Proof We wil verify that pairwise intersections can be represented as unions of our generator. To do that, consider the following cases separately:
- $(\mathscr T_X, \mathscr T_X)$: Clear, since topologies are closed unter binary intersections.
- $(\mathscr T_X, \Sigma) \ni (U, X\cup V)$: Because $U\subseteq X$ and $V$ are disjoint, we have $U\cap (X\cup V) = U\in \mathscr T_X$.
- $(\mathscr T_X, \mathscr R)\ni (U, V)$: $U\cap V=\emptyset\in \mathscr T_X$.
- $(\Sigma, \Sigma)\ni (X\cup U, X\cup V)$: $(X\cup U) \cap (X\cup V) = X\cup U\cap V$. If $U$ and $V$ are disjoint, this amounts to $X\in \mathscr T_X$, and if not, their intersection still intersects $S$, thus $X\cup U\cap V\in \Sigma$.

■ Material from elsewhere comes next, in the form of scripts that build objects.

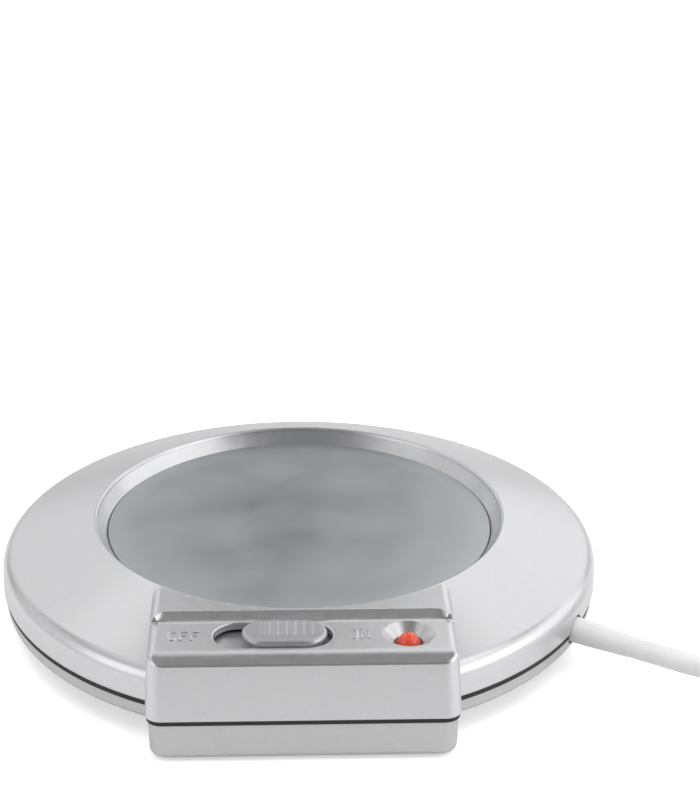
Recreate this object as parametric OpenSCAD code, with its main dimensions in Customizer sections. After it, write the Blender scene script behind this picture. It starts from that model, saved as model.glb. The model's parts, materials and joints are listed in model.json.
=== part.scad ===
// Electric mug warmer: a round two-shell body with a sunk hot plate, a control box
// at the front with a slide switch and a pilot lamp, and a mains cord at the right.
// Millimetres, +Z up, control box towards -Y, origin under the middle of the disc
// on the surface that the feet stand on.

/* [Body] */
// Outer radius of the disc at the seam
disc_r = 65; // [62:0.5:70]
// Height of the rubber feet under the control box
foot_h = 0.8; // [0.5:0.1:1.5]
// Depth of the sump below the floor of the disc
sump_depth = 4.6; // [3.5:0.1:6]
// Height of the lower shell's side wall, from the disc's underside to the seam
lower_side_h = 3.7; // [3.2:0.1:5]
// Height of the dark seal between the two shells
seam_gap = 0.8; // [0.6:0.1:1.2]
// Height of the upper shell's side wall, from the seam to its round shoulder
upper_side_h = 3.7; // [3:0.1:6]
// Slope of the disc's top, in degrees
cone_slope = 19.6; // [18:0.2:21]
// Inward slope of the moulded walls, in degrees
wall_draft = 2.7; // [0.5:0.1:4]
// Radius of the disc's round shoulder
shoulder_r = 3.8; // [2:0.1:5]
// Wall thickness of the two shells
shell_wall = 2; // [1.6:0.1:2.4]
// How far the lower shell stands inside the upper shell's edge
lower_inset = 0.5; // [0.2:0.1:0.8]

/* [Recess] */
// Width of the disc's sloping top, from the seam's edge to the recess
rim_width = 21; // [20:0.1:23]
// How far the recess narrows from its rim to the hot plate's opening
recess_run = 1.7; // [1.2:0.1:2.2]
// Depth of the hot plate's top below the rim
recess_depth = 3; // [2.4:0.1:3.6]
// Radius of the rounded rim
rim_round = 0.8; // [0.4:0.1:1]

/* [Control box] */
// Width of the control box at the seam
box_w = 61.9; // [58:0.1:64]
// Radius of the control box's upright corners
box_corner_r = 3.3; // [2:0.1:5]
// Depth of the raised level between the recess and the step, at the middle
ledge_depth = 1.2; // [1:0.1:3]
// Depth of the panel, front to back
panel_depth = 12.4; // [11.8:0.1:13]
// Step from the raised level down to the panel
panel_step = 1.2; // [0.6:0.1:1.6]
// Slope of the two bevels beside the panel, in degrees
bevel_slope = 26; // [20:1:45]
// Height of the bevel at the front edge
front_bevel_h = 1.2; // [0.6:0.1:1.5]
// Backward lean of the front face, in degrees
front_lean = 12; // [4:0.5:13]
// Thickness of the panel
panel_t = 1.4; // [1.2:0.1:1.6]

/* [Hot plate] */
// Gap between the hot plate's edge and the shell
plate_gap = 0.3; // [0.2:0.05:0.5]
// Thickness of the hot plate's top
plate_t = 1.5; // [1:0.1:1.8]
// Full depth of the hot plate, from its top to its flange's underside
plate_depth = 3.2; // [3:0.1:3.4]
// Width of the hot plate's flange
flange_w = 4; // [3:0.1:4.4]
// Thickness of the hot plate's flange
flange_t = 1.4; // [1:0.1:1.6]
// Wall of the hot plate's rim
plate_wall = 2; // [1.5:0.1:2.5]
// Thickness of the ring that holds the hot plate up
ring_t = 1; // [0.8:0.1:1.2]
// Distance from the hot plate's flange to the ring's screws
ring_screw_out = 3.5; // [3:0.1:4]

/* [Heater] */
// Thickness of each mica sheet
mica_t = 0.3; // [0.2:0.05:0.5]
// Thickness of the heater winding
winding_t = 0.8; // [0.6:0.1:1]
// Thickness of the insulation pad
insulation_t = 1.2; // [1:0.1:1.5]
// Thickness of the steel plate that clamps the heater
clamp_plate_t = 1; // [0.8:0.1:1.2]
// Gap between the heater's sheets and the hot plate's rim
heater_gap = 2.5; // [2.1:0.1:4]
// Radius of the middle stud
stud_r = 2; // [1.5:0.1:2.5]
// Thickness of the nut on the middle stud
nut_h = 2.4; // [2:0.1:2.6]
// Length of the thermal cut-out
cutout_len = 20; // [16:0.5:22]
// Width of the thermal cut-out
cutout_w = 7.5; // [6:0.1:8]
// Thickness of the thermal cut-out
cutout_t = 3.4; // [3:0.1:3.6]
// Thickness of the heat shield
shield_t = 0.4; // [0.3:0.1:0.6]
// Gap between the heat shield and the sump
shield_gap = 3; // [2:0.1:8]

/* [Switch] */
// Middle of the switch slot, to the left of the disc's axis
slot_x = -5.85; // [-6.2:0.05:-5.5]
// Length of the switch slot
slot_len = 23.5; // [22.5:0.1:23.8]
// Width of the switch slot
slot_w = 9.8; // [9.2:0.1:10.2]
// Length of the switch knob
knob_len = 16.9; // [16:0.1:17.4]
// Gap between the knob and each long side of the slot
knob_gap = 0.25; // [0.2:0.05:0.4]
// How far the knob stands above the panel
knob_proud = 1; // [0.6:0.1:1.6]
// Travel of the switch from ON to OFF
switch_travel = 4.5; // [3.5:0.1:4.6]
// Number of finger ribs on the knob
knob_ribs = 8; // [4:1:8]
// Spacing of the finger ribs
rib_pitch = 1.7; // [1.4:0.05:1.8]
// Length of the switch body
switch_len = 24; // [22:0.5:25]
// Width of the switch body
switch_w = 9.4; // [9:0.1:10]
// Height of the switch body
switch_h = 7.2; // [6.8:0.1:7.4]
// Distance between the switch's two screws
switch_pitch = 38.4; // [38:0.1:38.8]

/* [Pilot lamp] */
// Place of the lamp to the right of the disc's axis
lamp_x = 20.9; // [20.5:0.1:21.3]
// Radius of the dished hole around the lamp, at the panel
dish_r = 5; // [4.6:0.1:5.2]
// Radius of the hole for the lens
lens_hole_r = 2.85; // [2.6:0.05:3]
// Depth of the dished hole
dish_depth = 2; // [1.6:0.1:2.2]
// Gap between the lens and its hole
lens_gap = 0.3; // [0.2:0.05:0.4]

/* [Cord] */
// Diameter of the mains cord
cord_d = 4.5; // [4:0.1:4.6]
// Diameter of the strain relief where it leaves the body
relief_d = 5.4; // [5.2:0.1:5.8]
// Length of the strain relief outside the body
relief_out = 12; // [10:0.5:12.5]
// Length of the strain relief inside the body
relief_in = 7; // [6:0.5:8]
// Gap around the strain relief in the shells
relief_gap = 0.5; // [0.3:0.1:0.7]
// Diameter of the insulated wires inside
wire_d = 1.6; // [1.2:0.1:1.7]

/* [Plug] */
// Width of the plug's body
plug_w = 22; // [20:0.5:24]
// Height of the plug's body
plug_h = 11.6; // [11:0.1:12.5]
// Length of the plug's body
plug_len = 23; // [20:0.5:26]
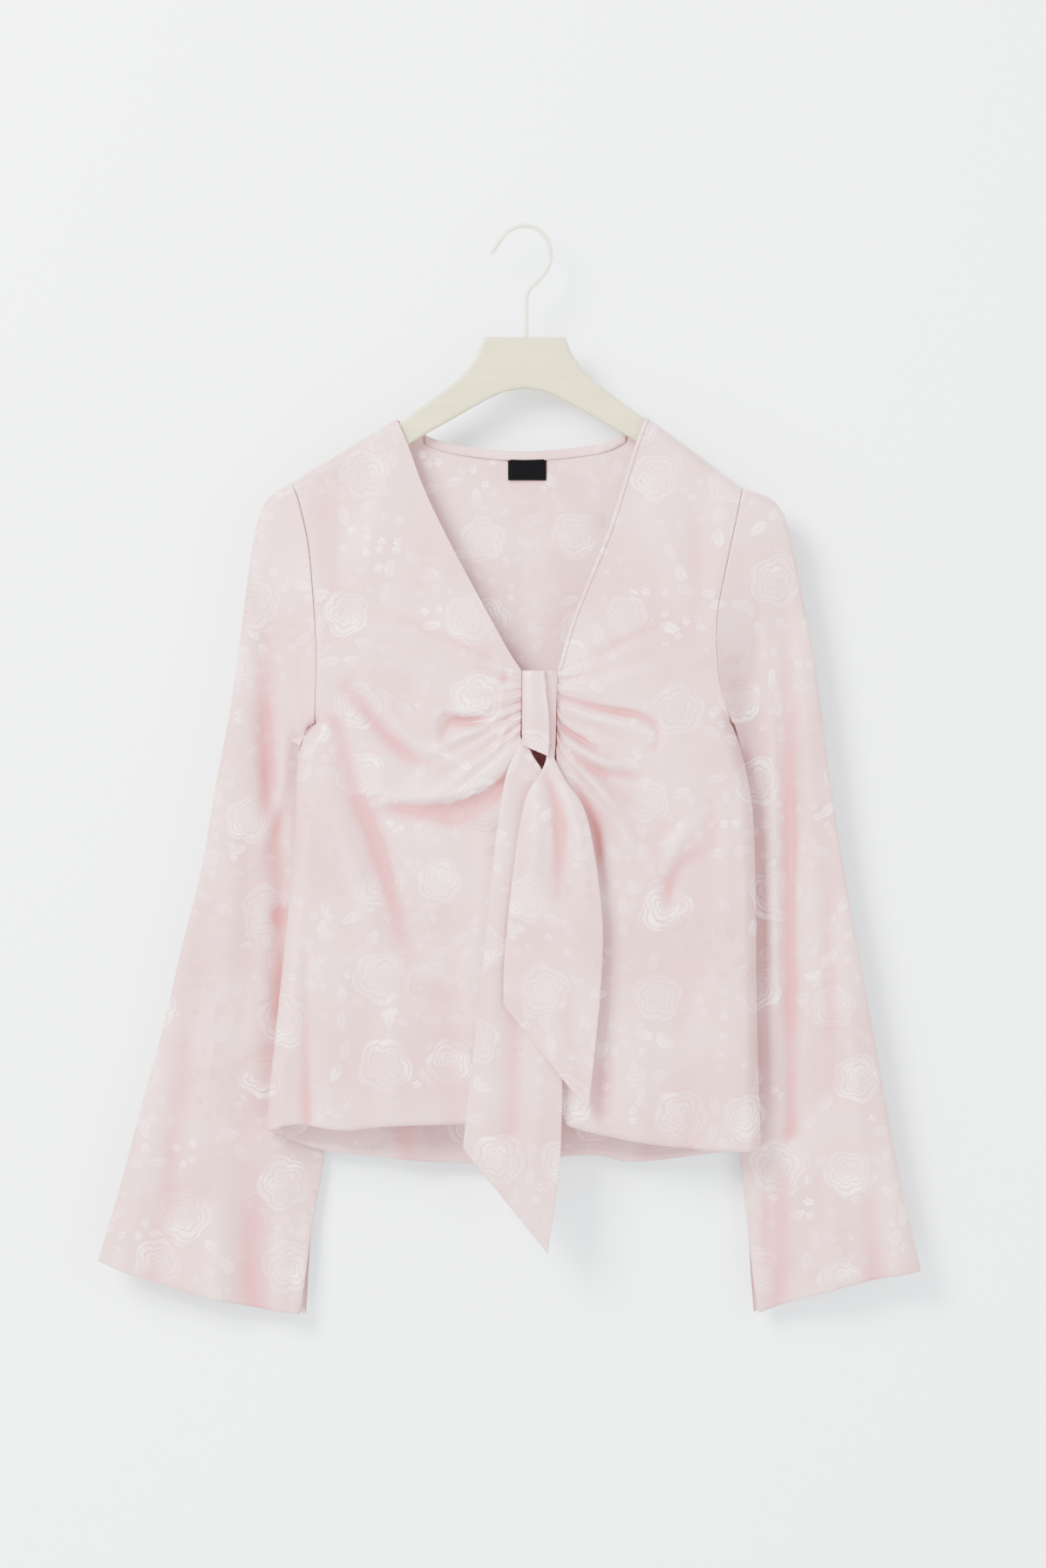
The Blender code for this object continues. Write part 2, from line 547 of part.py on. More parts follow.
def make_sleeves(satin):
    right = sleeve_grid(SLEEVE_R, ARMHOLE_R, FOLDS_SLEEVE_R, FOLDS_SLEEVE_BACK_R, SLIT_GAP_R, CUFF_BOW_R, -1)
    left = sleeve_grid(SLEEVE_L, ARMHOLE_L, FOLDS_SLEEVE_L, FOLDS_SLEEVE_BACK_L, SLIT_GAP_L, CUFF_BOW_L, 1)
    for name, grid in (("sleeve_right", right), ("sleeve_left", left)):
        half = (grid.shape[1] - 1) // 2

        def outward(point, grid=grid, half=half):
            rings = grid[:, half] * 0.5 + grid[:, 0] * 0.5
            near = np.argmin(np.abs(rings[:, 2] - point[2]))
            return (0.0, point[1] - rings[near, 1], 0.0)

        shell(name, grid, outward, satin(name))


KNOT_AROUND = 20
KNOT_FLAT_X = 0.6       # under 1, the ring is squarer than an ellipse
KNOT_FLAT_Y = 0.8
TIE_BELLY = 1.5


def make_knot(satin):
    """The band wrapped round the gathers, open at its top and its bottom."""
    rings = []
    for z_left, z_right, left, right, front, back in KNOT_BAND:
        ring = []
        for k in range(KNOT_AROUND + 1):
            angle = 2 * math.pi * k / KNOT_AROUND
            c, s = math.cos(angle), math.sin(angle)
            u = 0.5 + 0.5 * math.copysign(abs(c) ** KNOT_FLAT_X, c)
            w = 0.5 + 0.5 * math.copysign(abs(s) ** KNOT_FLAT_Y, s)
            ring.append((left + (right - left) * u, back + (front - back) * w, z_left + (z_right - z_left) * u))
        rings.append(ring)
    grid = np.array(rings)
    middle = grid[:, :-1].mean(axis=(0, 1))

    def outward(point):
        return (point[0] - middle[0], point[1] - middle[1], 0.0)

    shell("knot_band", grid, outward, satin("knot_band"))


def make_tie(name, tie, rows, columns, satin):
    """One tie end: a strip between two edges with a slanted end."""
    left = smooth(tie["left"], rows)
    right = smooth(tie["right"], rows)
    across = np.linspace(0, 1, columns + 1)[None, :, None]
    flat = left[:, None] * (1 - across) + right[:, None] * across
    down = np.linspace(0, 1, rows + 1)
    places, depths = zip(*tie["y"])
    depth = -np.interp(down, places, depths)[:, None] * np.ones((1, columns + 1))
    belly = TIE_BELLY * np.sin(np.linspace(0, math.pi, columns + 1))[None, :]
    depth = depth + belly * np.minimum(1.0, down * 6)[:, None]
    depth = depth + folded(flat, tie["fold"]) * np.minimum(1.0, down * 8)[:, None]
    shell(name, lifted(flat, -depth), forward, satin(name))


def make_hanger():
    paint = finish("hanger_cream", (0.76, 0.73, 0.62), 0.5)
    half = np.vstack([smooth(HANGER_TOP, 14), np.array(HANGER_END), smooth(HANGER_UNDER, 12)])
    half = half[half[:, 0] > 0.01]
    right = half
    left = half[::-1] * [-1, 1]
    outline = np.vstack([right, [(0.0, HANGER_UNDER[-1][1])], left])
    curve = bpy.data.curves.new("hanger_body", "CURVE")
    curve.dimensions = "2D"
    curve.fill_mode = "BOTH"
    curve.extrude = (HANGER_THICK / 2 - HANGER_ROUND) * MM
    curve.bevel_depth = HANGER_ROUND * MM
    curve.bevel_resolution = 1
    curve.offset = -HANGER_ROUND * MM
    spline = curve.splines.new("POLY")
    spline.points.add(len(outline) - 1)
    spline.use_cyclic_u = True
    for point, (x, z) in zip(spline.points, outline):
        point.co = (x * MM, z * MM, 0.0, 1.0)
    body = place("hanger_body", curve, paint)
    body.rotation_euler = (math.pi / 2, 0.0, 0.0)
    body.location = (HANGER_MIDDLE * MM, 0.0, 0.0)

    wire = finish("hook_cream", (0.78, 0.75, 0.65), 0.45)
    curve = bpy.data.curves.new("hanger_hook", "CURVE")
    curve.dimensions = "3D"
    curve.bevel_depth = HOOK_WIRE * MM
    curve.bevel_resolution = 2
    curve.use_fill_caps = True
    points = smooth(HOOK_RUN, 26)
    spline = curve.splines.new("POLY")
    spline.points.add(len(points) - 1)
    for point, (x, z) in zip(spline.points, points):
        point.co = (x * MM, 0.0, z * MM, 1.0)
    place("hanger_hook", curve, wire)


def main():
    clear_scene()
    collection = bpy.data.collections.new("blouse")
    bpy.context.scene.collection.children.link(collection)

    def satin(name):
        return finish(name + "_satin", (0.81, 0.67, 0.67), 0.34, sheen=0.2)

    left_front = make_fronts(satin)
    make_strip(left_front, satin)
    make_back(satin)
    make_binding(satin)
    make_label()
    make_sleeves(satin)
    make_knot(satin)
    make_tie("tie_long", TIE_LONG, 24, 6, satin)
    make_tie("tie_short", TIE_SHORT, 22, 7, satin)
    make_hanger()


main()
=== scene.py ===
"""The blouse's looks: thin satin shells on the frame's solids, hems, knot, hanger and light.

The frame is +X to the wearer's left, -Y to the front and +Z up, with its origin at the
underside of the hook's crown. Cloth sizes here are millimetres until a mesh is made.
"""
import math

import bmesh
import bpy
import numpy as np
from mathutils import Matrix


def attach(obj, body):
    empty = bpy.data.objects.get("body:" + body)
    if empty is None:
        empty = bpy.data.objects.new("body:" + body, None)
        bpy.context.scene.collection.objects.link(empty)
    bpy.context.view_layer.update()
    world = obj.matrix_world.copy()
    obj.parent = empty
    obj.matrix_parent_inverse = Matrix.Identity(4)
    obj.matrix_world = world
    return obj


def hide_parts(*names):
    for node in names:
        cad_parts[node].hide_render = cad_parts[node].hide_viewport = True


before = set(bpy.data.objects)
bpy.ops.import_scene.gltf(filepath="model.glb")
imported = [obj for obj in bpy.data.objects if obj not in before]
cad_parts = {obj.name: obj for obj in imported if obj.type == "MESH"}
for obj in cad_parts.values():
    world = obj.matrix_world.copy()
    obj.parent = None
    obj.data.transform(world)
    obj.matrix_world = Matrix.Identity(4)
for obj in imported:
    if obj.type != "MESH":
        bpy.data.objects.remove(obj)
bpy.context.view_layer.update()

MM = 0.001
CLOTH = 0.5
SEAM = 0.35
MERGE = 0.00002
# Stored as the distance to a trim or seam where a piece has none
NONE_NEAR = 99.0

# Garment landmarks seen from the front (x, z)
NECK_R = (-106.6, -157.2)
NECK_L = (99.4, -155.2)
SHOULDER_R = (-193.0, -210.0)
SHOULDER_L = (178.6, -214.0)
UNDERARM_R = (-173.5, -409.0)
UNDERARM_L = (169.0, -407.5)

# Edges of the pieces (x, z), top to bottom
V_EDGE_R = [NECK_R, (-97.0, -180.0), (-81.5, -221.0), (-54.7, -275.0), (-17.3, -344.0), (-3.4, -366.0)]
V_EDGE_L = [NECK_L, (90.0, -180.0), (79.0, -215.0), (65.5, -256.0), (39.0, -322.0), (26.0, -366.0)]
GATHER_R = [(-3.4, -366.0), (-4.3, -421.0)]
GATHER_L = [(26.0, -366.0), (25.4, -428.0)]
CENTRE_R = [(-4.3, -421.0), (-1.0, -500.0), (2.0, -620.0), (5.0, -737.0)]
CENTRE_L = [(25.4, -428.0), (24.0, -520.0), (27.0, -640.0), (30.0, -731.0)]
ARMHOLE_R = [SHOULDER_R, (-187.0, -225.0), (-179.0, -260.0), (-175.0, -300.0), (-172.0, -351.0), UNDERARM_R]
ARMHOLE_L = [SHOULDER_L, (175.0, -233.0), (166.0, -275.0), (157.0, -325.0), (159.5, -377.0), UNDERARM_L]
SIDE_R = [UNDERARM_R, (-181.0, -416.0), (-188.0, -438.0), (-191.0, -509.0), (-199.0, -593.0),
          (-209.0, -688.0), (-214.6, -744.5)]
SIDE_L = [UNDERARM_L, (177.0, -429.0), (187.0, -477.0), (190.0, -550.0), (191.0, -650.0), (194.4, -761.0)]
HEM_FRONT_R = [(5.0, -737.0), (-50.0, -738.0), (-114.0, -739.4), (-148.0, -743.0), (-188.0, -738.0),
               (-214.6, -744.5)]
HEM_FRONT_L = [(30.0, -731.0), (39.0, -740.5), (89.0, -752.0), (141.0, -758.5), (194.4, -761.0)]
HEM_BACK = [(-214.6, -744.5), (-176.0, -760.0), (-120.0, -768.0), (-45.0, -773.0), (51.0, -766.0),
            (89.0, -772.0), (153.0, -765.0), (194.4, -761.0)]
NECK_BACK = [NECK_R, (-92.0, -165.0), (-62.0, -177.0), (-1.0, -183.0), (60.5, -177.0), (87.0, -165.0), NECK_L]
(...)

- $(\Sigma, \mathscr R)\ni (X\cup U, V)$: Because $V$ and $X$ are disjoint, $(X\cup U)\cap V = U\cap V$ which does not intersect $S$ anymore, ergo lies in $\mathscr R$.
- $(\mathscr R, \mathscr R)\ni (U, V)$: Clearly in $\mathscr R$ again.
LEM I
Proof We will verify that the generating set given in the above definition forms a basis.
Q What do companions to the whole space mean for the preorder / depth associated to a finite topology?
Q Is a point that's the only minimum in its connected component necessarily open?
Comparing more things than points
As mentioned, as soon as we have $T_1$, the specialization preorder is discrete, thus does not convey any more information. But what if we compare subsets of a partition in a similar way? Take $\mathbb R = (-\infty, 0) \cup [0,\infty)$. We can “represent” this partition by the homomorphic image onto a sierpinski space. There, the specialization preorder reflects that it is not discrete, i.e. that partition is not a partition into closed sets. Questions:
- Given a (finite) Partition, can we always find a “characteristic” homomorphic image (i.e., can we push forward our topology)?
- Is this a useful relation: $S\leq T$ iff for every open set around $S$, it contains some point of $T$? → not transitive. Aww.